The Russian government commission that visited Chukotka in 1997 set
out in ships to inspect 85 radiothermal generators believed to be
scattered along the region's northern coast. The officials were
unable to reach about a third of the devices because of harsh terrain
and bad weather. But of the 52 RTGs inspected, nearly half no longer
functioned, and only three had any sort of fencing or protection.
The commission's report describes six of the devices as heavily
damaged and leaking potentially lethal amounts of radiation. One of
the generators was nearly buried in frozen mud, it said, a second was
lying in water and at least one could not be located.
"This lack of control means that it is entirely within the realm of
possibility that . . . one or several RTGs might have been lost,"
said the report, signed by the province's chief health inspector,
G.B. Lebedev, and chief inspector, Yuri Skobelev.
The generators had long sparked concern among local health officials
and international wildlife groups worried about the potential for
radiation leaks. But even before the Sept. 11 attacks,
environmentalists who visited the region expressed concern about the
apparent lack of security for the devices.
"It was just sitting in a wooden hutch -- I could have walked right
up to it," said David Kleine, director of the World Wildlife Fund's
Alaska field office, who passed within a few yards of one of the
generators during a 1991 Bering Sea trip.

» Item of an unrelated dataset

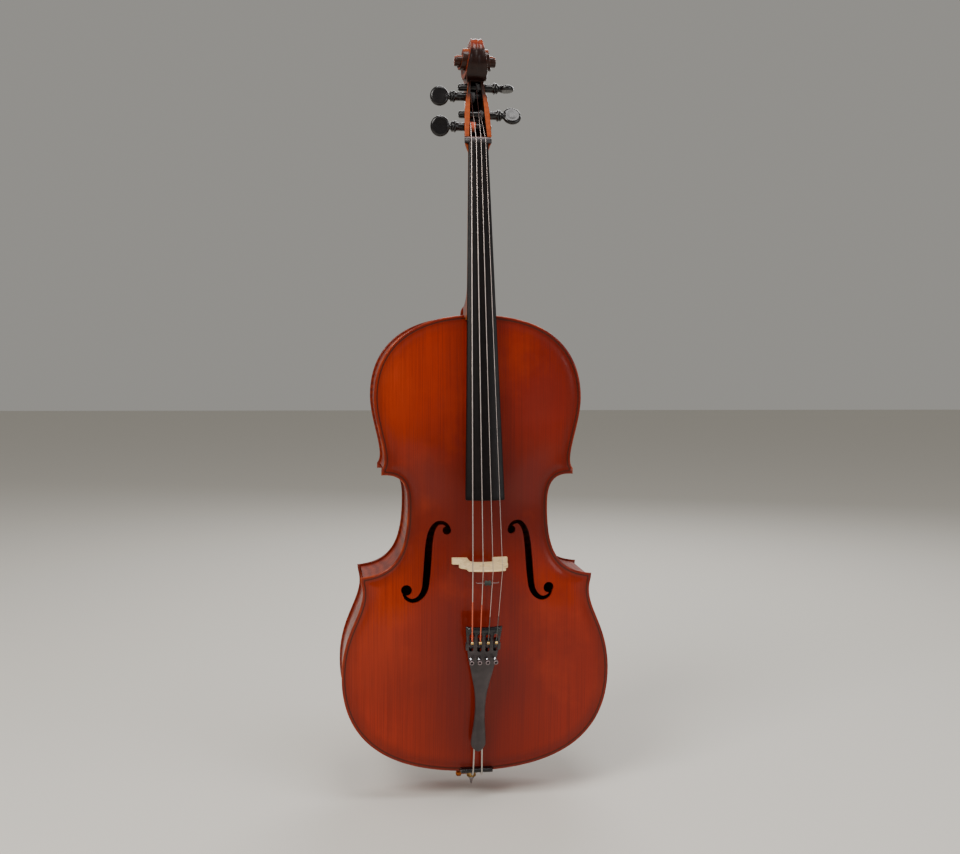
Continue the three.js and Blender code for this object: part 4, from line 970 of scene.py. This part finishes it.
def pegbox_hollow():
    """The mortise that holds the pegs, wider at the nut and following the head's slant."""
    side = trace((-60, 1043.4), (-33, 1043.4), ((-18, 1044), (-12, 1050), (-6, 1058)),
                 ((8, 1085), (18, 1108), (28, 1130)), ((31, 1138), (20, 1139), (8, 1138.5)), (-60, 1138.5))
    y, z = evenly(side, 4).T
    half = np.interp(z, *MORTISE_HALF)
    return loft([np.stack([t * half, lerp(y, -10, 0.02 * (abs(t) == 1)), z], axis=1)
                 for t in (-1, -0.92, 0, 0.92, 1)])


def make_neck():
    piece = make("neck_and_scroll", head_slab(), NECK)
    bores = []
    for peg in PEGS.values():
        bore = lathe([(0, -40), (7.3, -40), (7.3, 40), (0, 40)], 32)
        bores.append((moved(bore, Z_TO_X, peg_centre(peg)), MORTISE))
    carve(piece, [(pegbox_hollow(), MORTISE), *bores])
    rest = make("neck_rest", joined(neck_shaft(), volute(), mirrored(volute())), NECK, body=None)
    shape = bmesh.new()
    shape.from_mesh(piece.data)
    shape.from_mesh(rest.data)
    shape.to_mesh(piece.data)
    shape.free()
    bpy.data.objects.remove(rest)


# ---- bridge, saddle and endpin ----
def bridge_loops():
    """The bridge seen along the strings, as (x, height above its feet)."""
    crown = [(x, BRIDGE_HEIGHT + math.sqrt(BOARD_CAMBER ** 2 - x * x) - BOARD_CAMBER)
             for x in np.linspace(29, 0, 12)]
    half = trace(
        (20.5, -5), (45.5, -5), (45, 4), ((40, 9), (29, 7), (27, 22)), ((26, 32), (27, 35), (33, 36)),
        (38.5, 36.5), ((40, 43), (38.5, 54), (33, 58)), ((29, 62), (31, 74), (29, 84)), *crown, count=16,
    )
    arch = trace((0, 31), ((12, 31), (17.5, 29), (18.8, 22)), ((19.5, 16), (20.5, 8), (20.5, -5)), count=16)
    right = np.concatenate([arch[:-1], half])
    outer = np.concatenate([right, (right[1:-1] * [-1, 1])[::-1]])
    heart = trace((0, 43), ((3, 50), (9, 52), (9, 58)), ((9, 63), (3, 64), (0, 59)), count=12)
    heart = np.concatenate([heart, (heart[1:-1] * [-1, 1])[::-1]])
    kidney = trace((20, 46), ((20, 52), (28, 54), (31, 48)), (46, 46), (46, 43.5), (31, 44),
                   ((28, 39), (20, 41), (20, 46)), count=12)[:-1]
    return outer, [heart, kidney, kidney * [-1, 1]]


def make_bridge():
    outer, holes = bridge_loops()
    outer = evenly(np.concatenate([outer, outer[:1]]), 1.4)[:-1]
    flat, faces = fill(outer, holes, (0.35, 0.9), 2.6)
    edge = np.minimum.reduce([distance_to(flat, loop) for loop in (outer, *holes)])
    height = flat[:, 1]
    half = lerp(5.5, 1.3, np.clip((height + 5) / 96, 0, 1) ** 0.8)
    depth = half - 0.55 * np.clip(1 - edge / 0.9, 0, 1) ** 2

    def place(x, high, out):
        y = BRIDGE_TOP_Y + BRIDGE_HEIGHT - high
        z = BRIDGE_Z + out
        for string_place, radius in STRINGS.values():
            notch = np.exp(-((x - string_place * BRIDGE_PITCH) / (radius + 0.35)) ** 2)
            y = y + 0.7 * notch * (high > 80)
        return np.stack([x, np.minimum(y, -EDGE_Y - arch_rise(x, z) - 0.02), z], axis=1)

    make("bridge", shell(flat, faces, depth, -depth, place), MAPLE)


def make_saddle():
    half, depth, top = 26, 7, -72
    rings = []
    for x in (-half, -half + 0.3, -half + 1.2, -10, 0, 10, half - 1.2, half - 0.3, half):
        pull = 1.0 * float(round_off(np.array(half - abs(x)), 1.2))
        front = top + pull + 0.35 * float(smooth((12 - abs(x)) / 4))
        side = trace((-58, -0.4), (-58, depth), (-EDGE_Y - 1, depth),
                     ((front + 2, depth), (front, depth - 1), (front, 4)),
                     ((front, 1), (front + 1.5, -0.5), (front + 4, -0.5)), count=9)
        rings.append([(x, y, z) for y, z in side])
    make("bottom_saddle", loft(rings), POLISHED_EBONY)


def knurled(profile, ribs, points, depth):
    """Rings about Z from [radius, height, share of the knurl's depth] points."""
    angles = around(ribs * points)
    rings = []
    for radius, height, share in profile:
        r = radius - depth * share * (1 + np.cos(angles * ribs)) / 2
        rings.append(np.stack([r * np.cos(angles), r * np.sin(angles), np.full(len(angles), height)], axis=1))
    return rings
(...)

Still, there is an enormous difference between finding an abandoned
generator and successfully carting it away to create a weapon,
nuclear experts say. IEER President Arjun Makhijani said an amateur
tampering with such a device would put his own life in peril. But for
someone with proper training and a bent for terror, the generators
could be a means for inflicting significant harm.
"If you don't know what you are doing, it will kill you first,"
Makhijani said. "But if you know what you're doing, it will do an
extreme amount of damage."
Staff writer Alan Cooperman contributed to this report.